In a region where religion and politics are so closely entwined — and where the Islamist Hamas recently won Palestinian elections and Israelis are poised to vote on March 28 — the ramifications of the dispute are bound to inflame already edgy tempers.

But Hier said he was assured by local and national authorities that there were no legal impediments to building on the site, now mainly a large open parking lot.

Also on the site is a four-level underground garage, excavated and built 30 years ago, with no protests from Muslim religious authorities, according to Hier.

Even earlier, in 1964, when the now-defunct Palace Hotel stood on part of the parcel, the highest Muslim religious council in Jerusalem ruled that the cemetery had been inactive for such a long time that it had lost its sacred character and could be used for public purposes, Hier said.

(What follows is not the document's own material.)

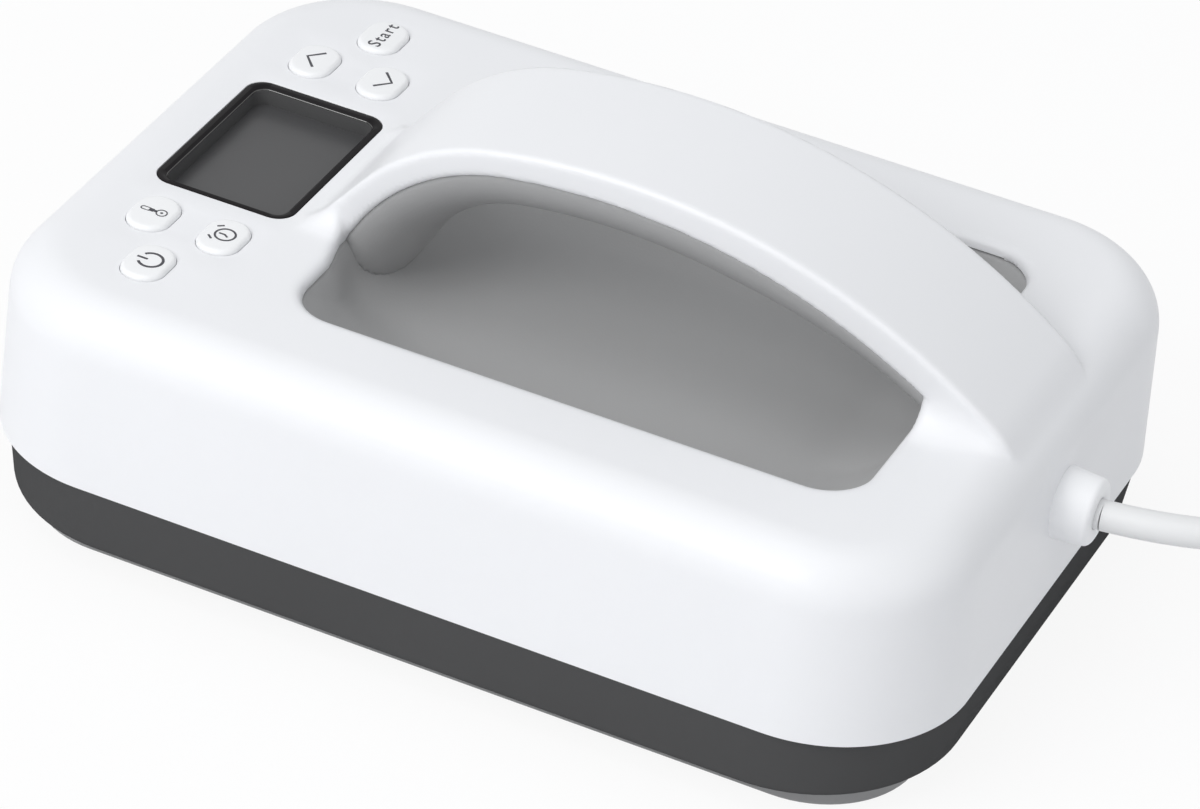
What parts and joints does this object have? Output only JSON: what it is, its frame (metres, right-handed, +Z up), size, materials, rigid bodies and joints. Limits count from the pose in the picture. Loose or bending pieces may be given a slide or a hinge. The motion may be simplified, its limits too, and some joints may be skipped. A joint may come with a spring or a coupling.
{
  "type": "handheld heat press",
  "caption": "Small handheld heat press with an arched handle over a hand well, a flat heated sole, a display with push buttons on top and a mains cord.",
  "frame": {"origin": "bottom centre of the heated sole, which is the middle of the body without the cord and its outlet", "axes": "+Z up, +X along the handle towards the end where the cord leaves, controls at the -X end of the top"},
  "size_m": [0.3951, 0.177, 0.0883],
  "materials": {
    "white_housing": "satin",
    "grey_grip": "matt",
    "dark_ring": "satin",
    "element_tube": "dull",
    "coated_plate": "matt coated",
    "insulation": "matt",
    "steel_sheet": "satin",
    "spacer_ceramic": "matt",
    "steel_screws": "plated",
    "display_black": "gloss",
    "window_grey": "gloss",
    "white_button": "satin",
    "switch_black": "matt",
    "circuit_board": "satin",
    "pillar_brass": "plain",
    "transformer_iron": "varnished",
    "component_grey": "matt",
    "fuse_metal": "plated",
    "white_cord": "satin",
    "white_gland": "satin",
    "clamp_plastic": "matt",
    "wire_cover": "matt",
    "ribbon_grey": "matt",
    "blade_brass": "polished"
  },
  "bodies": {
    "press": {"base_ring": "dark_ring", "board_pillars": "pillar_brass", "board_screws": "steel_screws", "capacitor": "component_grey", "clamp_screws": "steel_screws", "control_board": "circuit_board", "cord_clamp": "clamp_plastic", "cord_coil": "white_cord", "cord_gland": "white_gland", "cord_inner": "white_cord", "cord_lead": "white_cord", "cord_tail": "white_cord", "cord_tie": "clamp_plastic", "display_frame": "display_black", "display_module": "display_black", "display_window": "window_grey", "element_wires": "wire_cover", "handle_grip": "grey_grip", "heat_plate": "coated_plate", "heat_shield": "steel_sheet", "heating_element": "element_tube", "insulation_pad": "insulation", "line_fuse": "fuse_metal", "mains_wires": "wire_cover", "plate_screws": "steel_screws", "plate_spacers": "spacer_ceramic", "plug_blades": "blade_brass", "plug_body": "white_gland", "power_board": "circuit_board", "power_screws": "steel_screws", "relay": "switch_black", "ribbon_cable": "ribbon_grey", "shield_screws": "steel_screws", "sounder": "switch_black", "switch_housings": "switch_black", "temperature_sensor": "fuse_metal", "terminal_block": "component_grey", "thermal_fuse": "fuse_metal", "top_shell": "white_housing", "transformer": "transformer_iron", "well_panel": "grey_grip"},
    "power_button": {"button_power": "white_button", "plunger_power": "switch_black"},
    "temperature_button": {"button_temperature": "white_button", "plunger_temperature": "switch_black"},
    "timer_button": {"button_timer": "white_button", "plunger_timer": "switch_black"},
    "up_button": {"button_up": "white_button", "plunger_up": "switch_black"},
    "down_button": {"button_down": "white_button", "plunger_down": "switch_black"},
    "start_button": {"button_start": "white_button", "plunger_start": "switch_black"}
  },
  "joints": [
    {"name": "power_press", "type": "slide", "parent": "press", "child": "power_button", "axis": [0, 0, -1], "range_m": [0, 0.0006], "stiffness_N_per_m": 400},
    {"name": "temperature_press", "type": "slide", "parent": "press", "child": "temperature_button", "axis": [0, 0, -1], "range_m": [0, 0.0006], "stiffness_N_per_m": 400},
    {"name": "timer_press", "type": "slide", "parent": "press", "child": "timer_button", "axis": [0, 0, -1], "range_m": [0, 0.0006], "stiffness_N_per_m": 400},
    {"name": "up_press", "type": "slide", "parent": "press", "child": "up_button", "axis": [0, 0, -1], "range_m": [0, 0.0006], "stiffness_N_per_m": 400},
    {"name": "down_press", "type": "slide", "parent": "press", "child": "down_button", "axis": [0, 0, -1], "range_m": [0, 0.0006], "stiffness_N_per_m": 400},
    {"name": "start_press", "type": "slide", "parent": "press", "child": "start_button", "axis": [0, 0, -1], "range_m": [0, 0.0006], "stiffness_N_per_m": 400}
  ]
}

Lawyers for the Wiesenthal Center presented three possible compromises at the Supreme Court hearing: build a dignified monument to the ancient cemetery, refurbish a nearby modern Muslim cemetery or rebury the bones at another site, all at the center’s expense.

“We want to do the right thing,” Hier said.

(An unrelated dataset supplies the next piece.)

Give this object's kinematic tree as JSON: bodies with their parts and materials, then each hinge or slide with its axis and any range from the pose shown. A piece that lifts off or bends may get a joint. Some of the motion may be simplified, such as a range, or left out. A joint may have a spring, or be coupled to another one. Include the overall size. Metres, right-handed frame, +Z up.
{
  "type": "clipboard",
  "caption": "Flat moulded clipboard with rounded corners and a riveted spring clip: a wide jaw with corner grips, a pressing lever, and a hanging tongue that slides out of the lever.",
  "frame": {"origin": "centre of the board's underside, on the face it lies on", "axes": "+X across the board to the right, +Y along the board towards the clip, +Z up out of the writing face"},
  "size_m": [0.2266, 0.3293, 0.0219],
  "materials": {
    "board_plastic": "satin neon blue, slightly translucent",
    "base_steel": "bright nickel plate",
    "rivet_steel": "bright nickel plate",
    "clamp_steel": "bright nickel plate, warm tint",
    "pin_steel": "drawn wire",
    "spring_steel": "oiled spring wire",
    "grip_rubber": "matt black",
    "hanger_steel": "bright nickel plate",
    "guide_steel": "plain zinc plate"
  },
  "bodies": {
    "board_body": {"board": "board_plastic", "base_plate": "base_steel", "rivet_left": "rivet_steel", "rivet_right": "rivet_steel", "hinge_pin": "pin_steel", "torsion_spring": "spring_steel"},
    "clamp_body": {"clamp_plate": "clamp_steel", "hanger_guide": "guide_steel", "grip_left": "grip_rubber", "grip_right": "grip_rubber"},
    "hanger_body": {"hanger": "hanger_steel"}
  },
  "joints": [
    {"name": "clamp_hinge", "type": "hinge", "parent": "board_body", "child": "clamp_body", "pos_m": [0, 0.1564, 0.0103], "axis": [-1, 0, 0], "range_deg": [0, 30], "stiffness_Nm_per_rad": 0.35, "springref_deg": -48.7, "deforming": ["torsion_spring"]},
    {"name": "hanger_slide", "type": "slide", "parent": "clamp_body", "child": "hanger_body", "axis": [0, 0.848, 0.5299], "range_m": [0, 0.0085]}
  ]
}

Israeli politicians have criticized the plan.

Likud Party member Reuven Rivlin, the speaker of the Knesset, asked, “Why, for God’s sake, does a house of tolerance need to be built on a Muslim cemetery. It goes against logic.” He added: “My parents are buried on the Mount of Olives. If someone decided they needed to be moved to build a museum of tolerance, I’d be very angry.”

The Israel office of the Anti-Defamation League has appealed to the Wiesenthal Center for a “pause” in construction.

On the Muslim side, Irkrima Sabri, the grand mufti of Jerusalem, has petitioned UNESCO to declare the disputed area an international historical site.

One factor in the confrontation not mentioned is the long-standing hostility to the project by influential segments of Jerusalem’s citizenry, despite the support of municipal and national political leaders.

Such opposition, well before the cemetery dispute, may help explain the fiercely antagonistic tone of some Israeli critics.

Among the early skeptics were officials at Yad Vashem, Israel’s Holocaust memorial, who argued that there was no need for a competing Holocaust museum.

After lengthy discussions with Yad Vashem, the Wiesenthal Center agreed that its new museum would not deal with the Holocaust.

Hier is not about to quit.

“I have absolute faith that the Center for Human Dignity will rise in Jerusalem,” he said. “If not on the present site, than at another location.”

However, it may not be that easy to find another piece of land in Jerusalem large enough to accommodate the visions of Hier and Gehry without encountering the same obstacles.

As a spokeswoman for the Israel Antiquities Authority told the Los Angeles Times, “There are 35,000 archaeological sites in Israel. All of Jerusalem is an archaeological site. This is a place where a lot of history happened — Jewish history, Christian, Muslim,” adding, “And where people lived, they also died.

“You can say that no one can build on an archaeological site, and then you won’t have a country, OK — no one can live here.”